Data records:
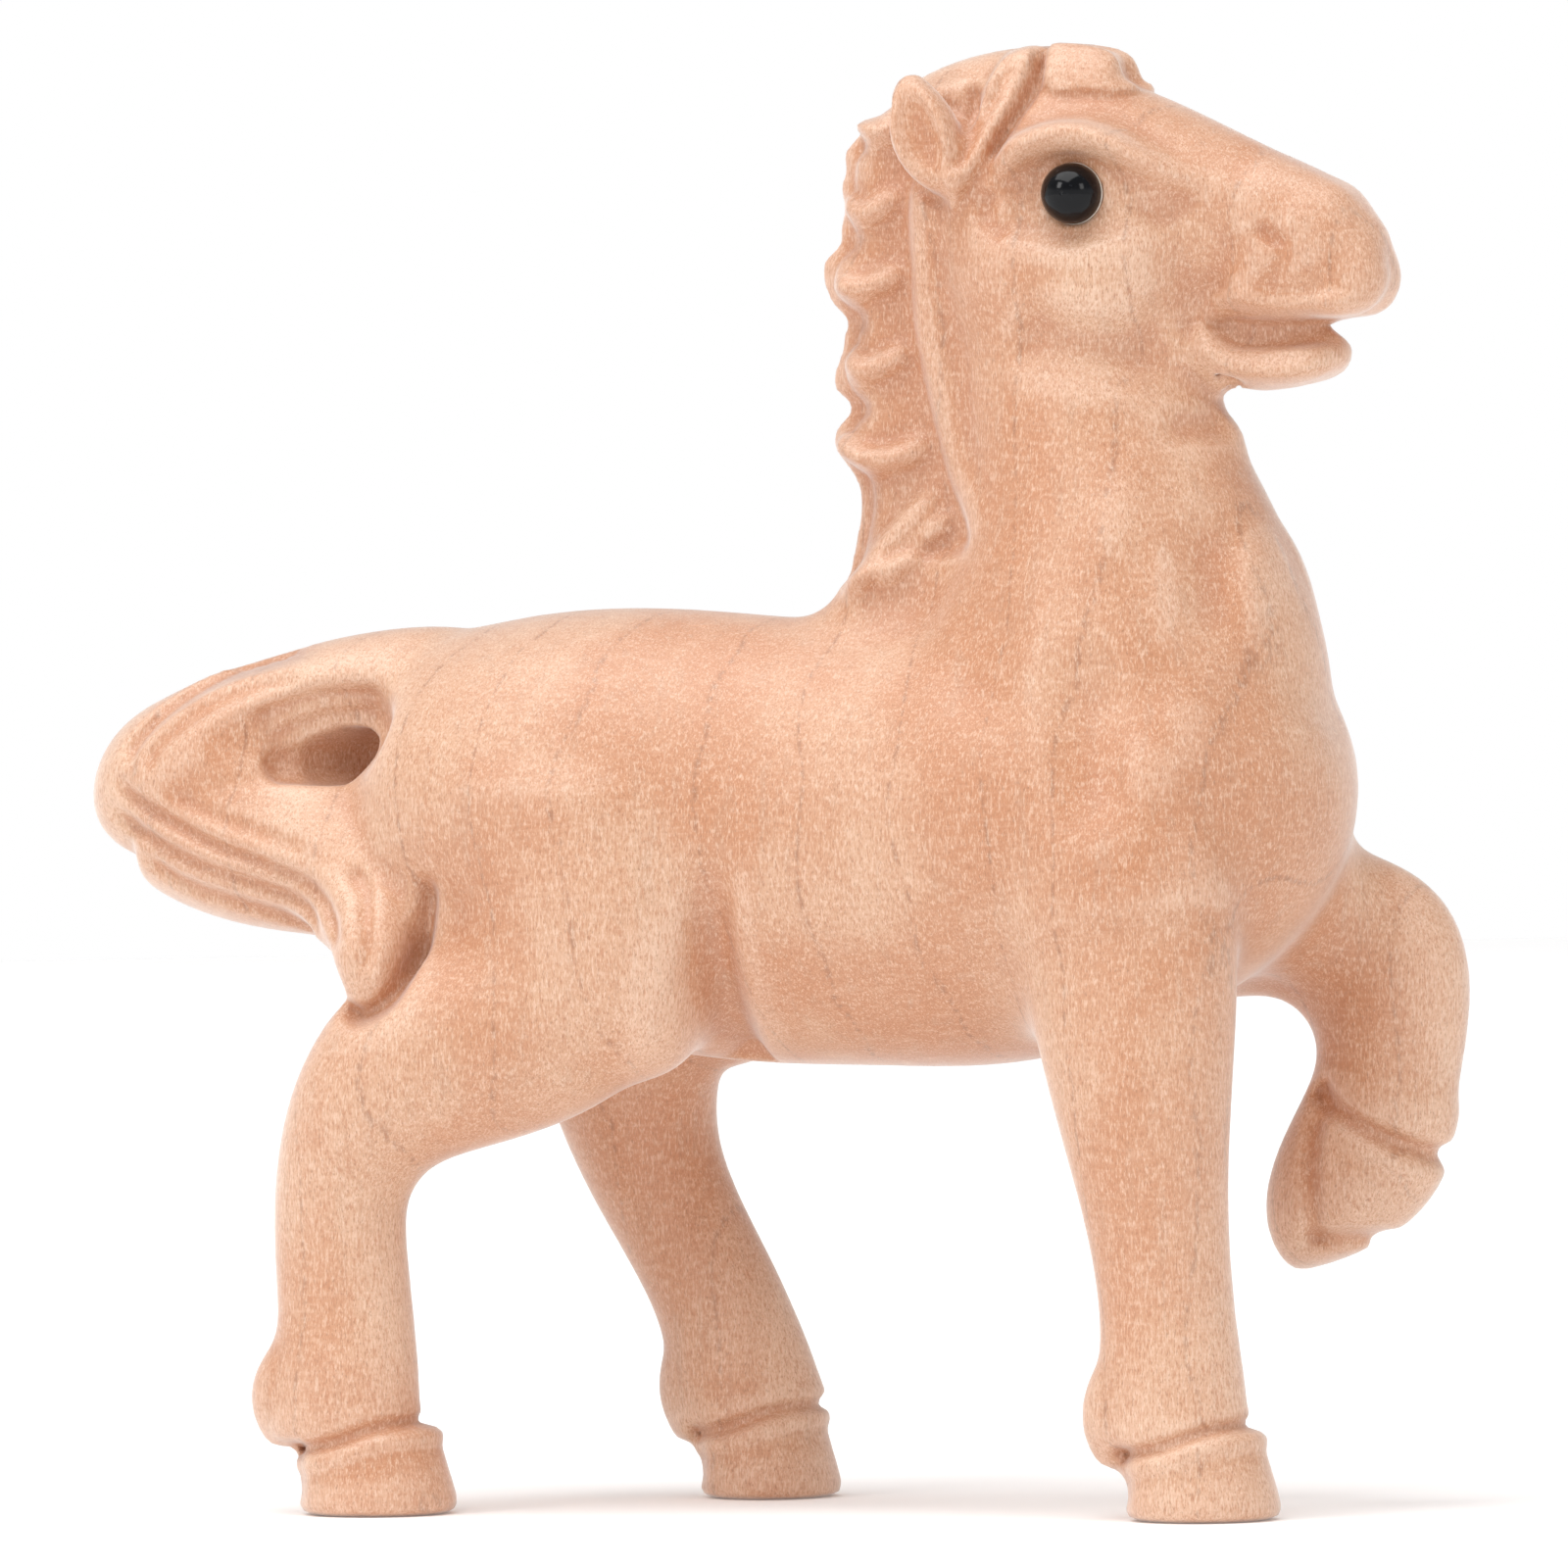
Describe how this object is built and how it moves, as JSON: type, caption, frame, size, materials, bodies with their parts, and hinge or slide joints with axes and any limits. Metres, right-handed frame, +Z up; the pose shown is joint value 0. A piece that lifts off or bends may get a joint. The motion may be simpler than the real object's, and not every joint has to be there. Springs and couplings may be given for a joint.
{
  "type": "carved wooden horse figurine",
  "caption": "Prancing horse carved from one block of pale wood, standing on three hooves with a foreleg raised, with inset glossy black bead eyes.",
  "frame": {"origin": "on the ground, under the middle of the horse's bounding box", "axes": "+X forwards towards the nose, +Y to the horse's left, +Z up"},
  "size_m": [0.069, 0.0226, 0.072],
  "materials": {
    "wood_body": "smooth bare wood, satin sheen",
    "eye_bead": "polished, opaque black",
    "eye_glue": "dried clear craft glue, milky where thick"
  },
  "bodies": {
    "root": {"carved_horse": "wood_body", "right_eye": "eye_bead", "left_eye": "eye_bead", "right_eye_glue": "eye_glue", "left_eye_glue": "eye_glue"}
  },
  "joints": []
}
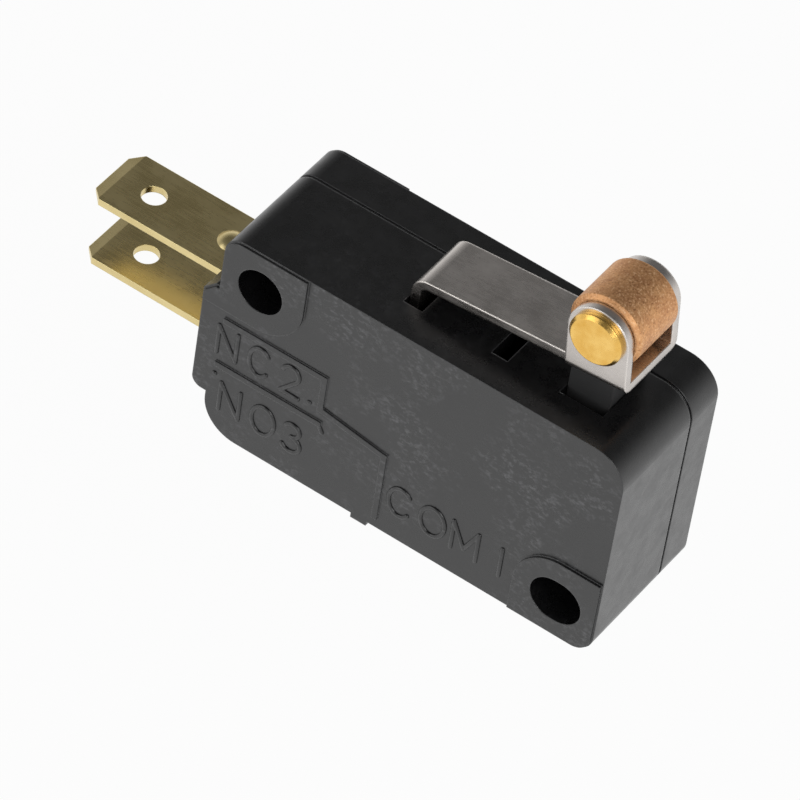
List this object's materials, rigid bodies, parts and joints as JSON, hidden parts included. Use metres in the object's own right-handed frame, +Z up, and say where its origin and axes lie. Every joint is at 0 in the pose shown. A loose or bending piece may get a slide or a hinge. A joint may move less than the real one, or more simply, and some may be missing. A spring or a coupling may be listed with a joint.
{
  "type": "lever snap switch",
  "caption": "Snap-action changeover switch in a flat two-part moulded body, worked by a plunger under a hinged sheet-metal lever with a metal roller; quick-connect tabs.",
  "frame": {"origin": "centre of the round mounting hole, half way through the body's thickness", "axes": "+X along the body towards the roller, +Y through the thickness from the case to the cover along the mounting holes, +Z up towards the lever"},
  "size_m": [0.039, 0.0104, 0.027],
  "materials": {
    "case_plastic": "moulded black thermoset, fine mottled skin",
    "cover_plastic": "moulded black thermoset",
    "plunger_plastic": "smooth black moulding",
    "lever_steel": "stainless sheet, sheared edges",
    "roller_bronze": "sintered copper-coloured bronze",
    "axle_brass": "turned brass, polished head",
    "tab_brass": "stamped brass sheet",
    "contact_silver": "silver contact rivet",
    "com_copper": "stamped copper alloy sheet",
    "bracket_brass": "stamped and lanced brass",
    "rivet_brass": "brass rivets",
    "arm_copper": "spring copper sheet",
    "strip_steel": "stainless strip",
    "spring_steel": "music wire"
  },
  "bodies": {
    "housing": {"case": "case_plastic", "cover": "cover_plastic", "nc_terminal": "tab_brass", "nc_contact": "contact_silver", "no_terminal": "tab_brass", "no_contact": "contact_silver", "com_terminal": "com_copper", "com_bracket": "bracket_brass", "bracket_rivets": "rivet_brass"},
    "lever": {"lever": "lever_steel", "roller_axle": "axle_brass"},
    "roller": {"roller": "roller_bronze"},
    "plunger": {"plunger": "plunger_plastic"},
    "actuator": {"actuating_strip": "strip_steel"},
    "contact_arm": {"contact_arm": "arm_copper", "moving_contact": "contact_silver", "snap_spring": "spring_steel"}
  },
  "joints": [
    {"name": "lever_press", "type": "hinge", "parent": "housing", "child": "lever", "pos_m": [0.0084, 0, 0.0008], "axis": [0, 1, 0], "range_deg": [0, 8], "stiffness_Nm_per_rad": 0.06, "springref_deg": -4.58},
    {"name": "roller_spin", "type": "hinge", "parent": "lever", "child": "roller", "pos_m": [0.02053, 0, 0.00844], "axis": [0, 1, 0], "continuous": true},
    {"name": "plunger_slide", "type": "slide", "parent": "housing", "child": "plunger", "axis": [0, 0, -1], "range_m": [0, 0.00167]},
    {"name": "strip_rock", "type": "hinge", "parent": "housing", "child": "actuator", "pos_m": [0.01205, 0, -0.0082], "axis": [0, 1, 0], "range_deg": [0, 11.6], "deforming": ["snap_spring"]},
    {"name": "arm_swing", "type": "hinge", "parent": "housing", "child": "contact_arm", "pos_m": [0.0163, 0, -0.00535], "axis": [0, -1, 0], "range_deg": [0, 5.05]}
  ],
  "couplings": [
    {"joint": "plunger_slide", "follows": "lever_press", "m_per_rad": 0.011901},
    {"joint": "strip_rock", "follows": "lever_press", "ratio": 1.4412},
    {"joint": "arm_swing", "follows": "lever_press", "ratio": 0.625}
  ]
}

PROBLEM STATEMENT: Print out the whole listing exactly as it appears.

FULL RESPONSE:
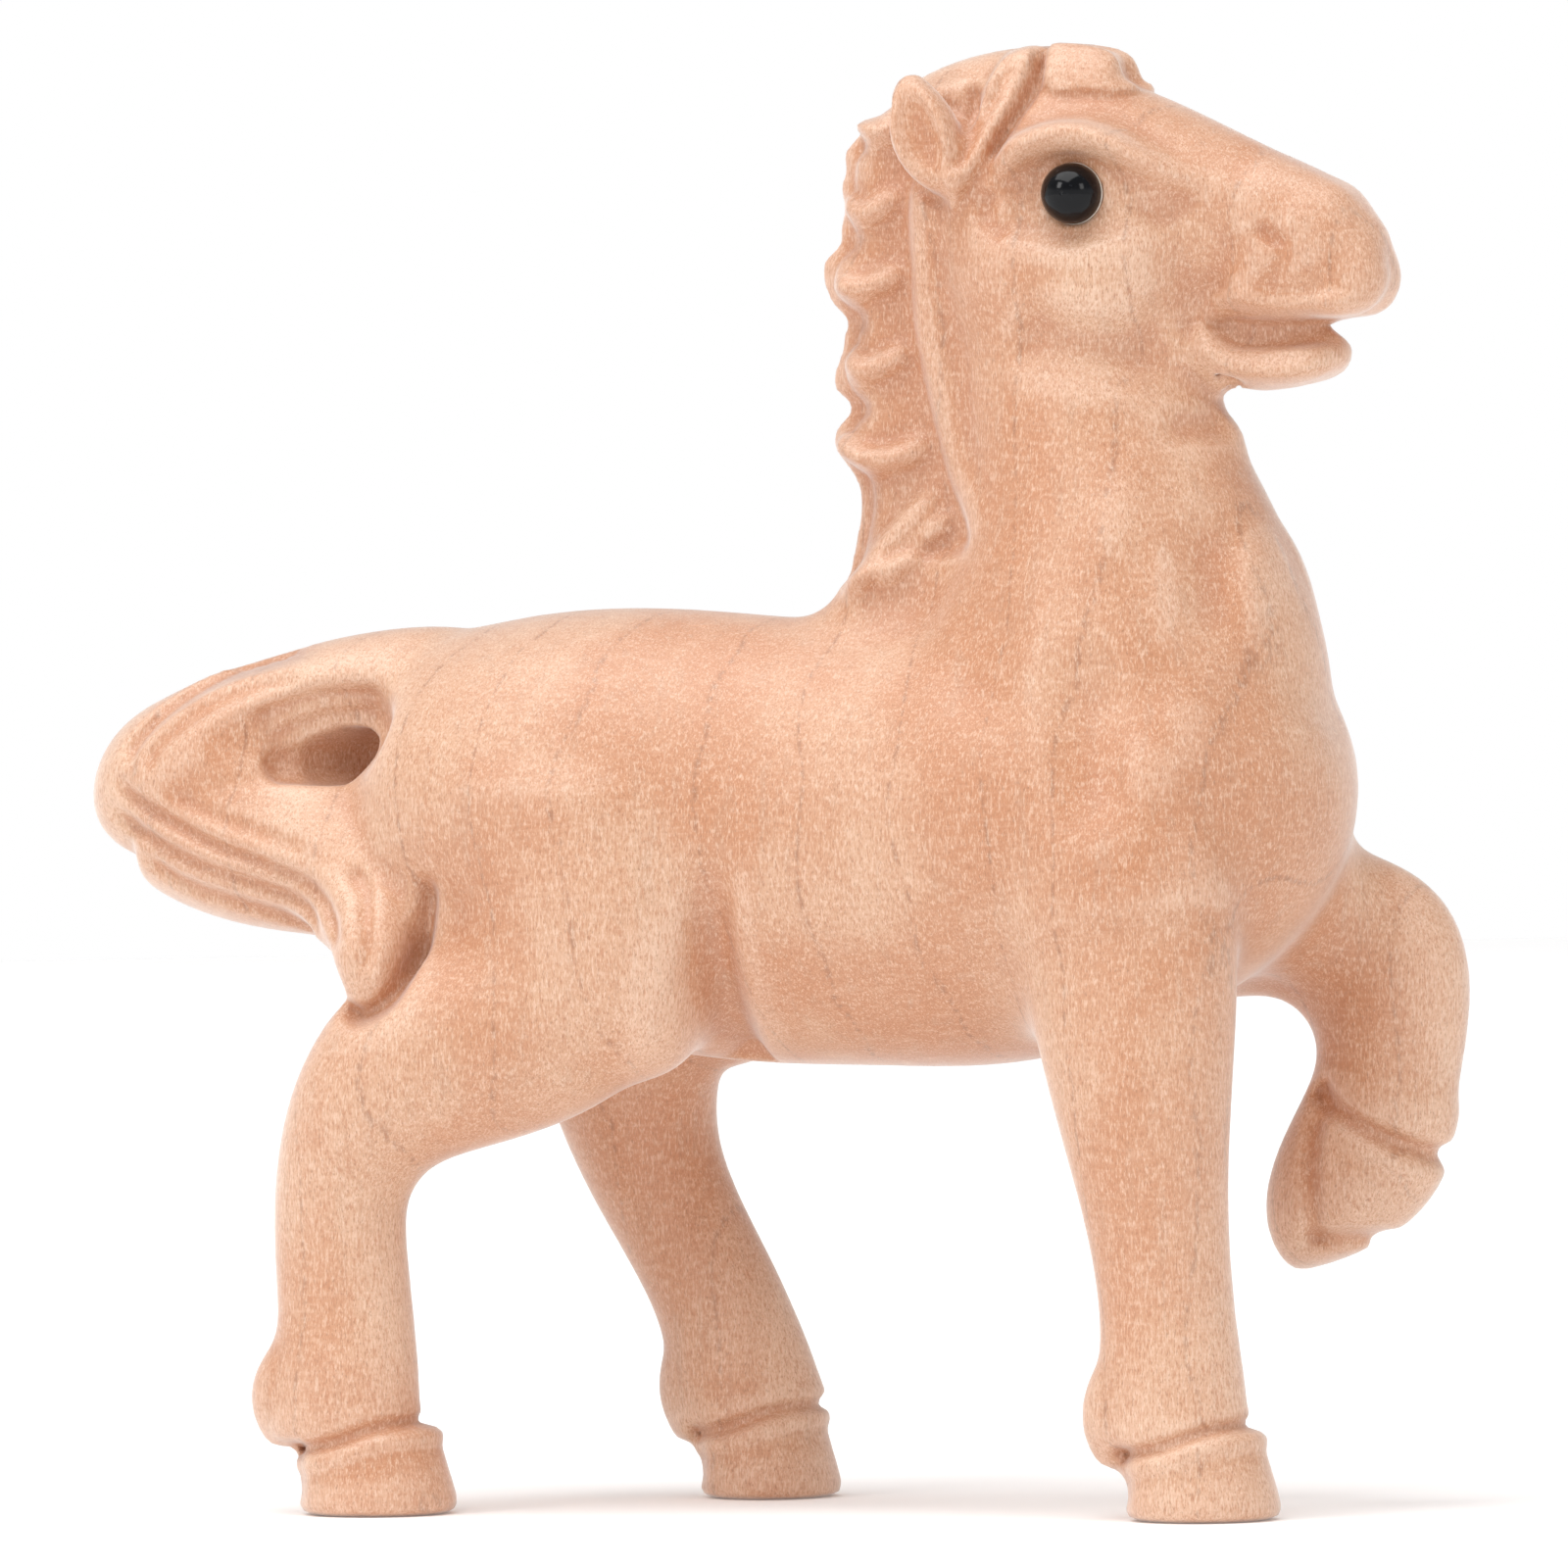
Describe how this object is built and how it moves, as JSON: type, caption, frame, size, materials, bodies with their parts, and hinge or slide joints with axes and any limits. Metres, right-handed frame, +Z up; the pose shown is joint value 0. A piece that lifts off or bends may get a joint. The motion may be simpler than the real object's, and not every joint has to be there. Springs and couplings may be given for a joint.
{
  "type": "carved wooden horse figurine",
  "caption": "Prancing horse carved from one block of pale wood, standing on three hooves with a foreleg raised, with inset glossy black bead eyes.",
  "frame": {"origin": "on the ground, under the middle of the horse's bounding box", "axes": "+X forwards towards the nose, +Y to the horse's left, +Z up"},
  "size_m": [0.069, 0.0226, 0.072],
  "materials": {
    "wood_body": "smooth bare wood, satin sheen",
    "eye_bead": "polished, opaque black",
    "eye_glue": "dried clear craft glue, milky where thick"
  },
  "bodies": {
    "root": {"carved_horse": "wood_body", "right_eye": "eye_bead", "left_eye": "eye_bead", "right_eye_glue": "eye_glue", "left_eye_glue": "eye_glue"}
  },
  "joints": []
}
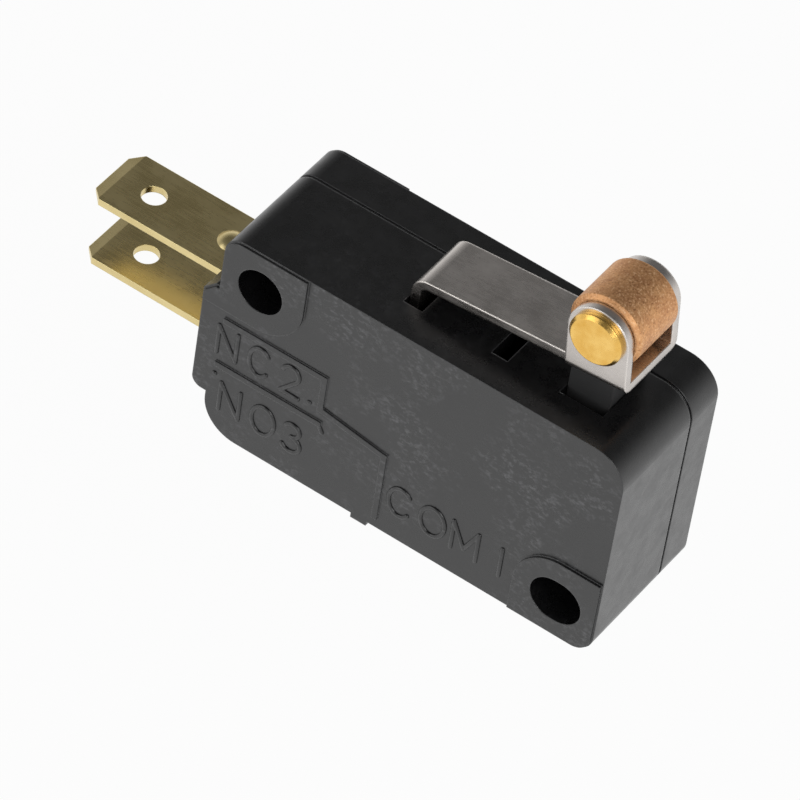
List this object's materials, rigid bodies, parts and joints as JSON, hidden parts included. Use metres in the object's own right-handed frame, +Z up, and say where its origin and axes lie. Every joint is at 0 in the pose shown. A loose or bending piece may get a slide or a hinge. A joint may move less than the real one, or more simply, and some may be missing. A spring or a coupling may be listed with a joint.
{
  "type": "lever snap switch",
  "caption": "Snap-action changeover switch in a flat two-part moulded body, worked by a plunger under a hinged sheet-metal lever with a metal roller; quick-connect tabs.",
  "frame": {"origin": "centre of the round mounting hole, half way through the body's thickness", "axes": "+X along the body towards the roller, +Y through the thickness from the case to the cover along the mounting holes, +Z up towards the lever"},
  "size_m": [0.039, 0.0104, 0.027],
  "materials": {
    "case_plastic": "moulded black thermoset, fine mottled skin",
    "cover_plastic": "moulded black thermoset",
    "plunger_plastic": "smooth black moulding",
    "lever_steel": "stainless sheet, sheared edges",
    "roller_bronze": "sintered copper-coloured bronze",
    "axle_brass": "turned brass, polished head",
    "tab_brass": "stamped brass sheet",
    "contact_silver": "silver contact rivet",
    "com_copper": "stamped copper alloy sheet",
    "bracket_brass": "stamped and lanced brass",
    "rivet_brass": "brass rivets",
    "arm_copper": "spring copper sheet",
    "strip_steel": "stainless strip",
    "spring_steel": "music wire"
  },
  "bodies": {
    "housing": {"case": "case_plastic", "cover": "cover_plastic", "nc_terminal": "tab_brass", "nc_contact": "contact_silver", "no_terminal": "tab_brass", "no_contact": "contact_silver", "com_terminal": "com_copper", "com_bracket": "bracket_brass", "bracket_rivets": "rivet_brass"},
    "lever": {"lever": "lever_steel", "roller_axle": "axle_brass"},
    "roller": {"roller": "roller_bronze"},
    "plunger": {"plunger": "plunger_plastic"},
    "actuator": {"actuating_strip": "strip_steel"},
    "contact_arm": {"contact_arm": "arm_copper", "moving_contact": "contact_silver", "snap_spring": "spring_steel"}
  },
  "joints": [
    {"name": "lever_press", "type": "hinge", "parent": "housing", "child": "lever", "pos_m": [0.0084, 0, 0.0008], "axis": [0, 1, 0], "range_deg": [0, 8], "stiffness_Nm_per_rad": 0.06, "springref_deg": -4.58},
    {"name": "roller_spin", "type": "hinge", "parent": "lever", "child": "roller", "pos_m": [0.02053, 0, 0.00844], "axis": [0, 1, 0], "continuous": true},
    {"name": "plunger_slide", "type": "slide", "parent": "housing", "child": "plunger", "axis": [0, 0, -1], "range_m": [0, 0.00167]},
    {"name": "strip_rock", "type": "hinge", "parent": "housing", "child": "actuator", "pos_m": [0.01205, 0, -0.0082], "axis": [0, 1, 0], "range_deg": [0, 11.6], "deforming": ["snap_spring"]},
    {"name": "arm_swing", "type": "hinge", "parent": "housing", "child": "contact_arm", "pos_m": [0.0163, 0, -0.00535], "axis": [0, -1, 0], "range_deg": [0, 5.05]}
  ],
  "couplings": [
    {"joint": "plunger_slide", "follows": "lever_press", "m_per_rad": 0.011901},
    {"joint": "strip_rock", "follows": "lever_press", "ratio": 1.4412},
    {"joint": "arm_swing", "follows": "lever_press", "ratio": 0.625}
  ]
}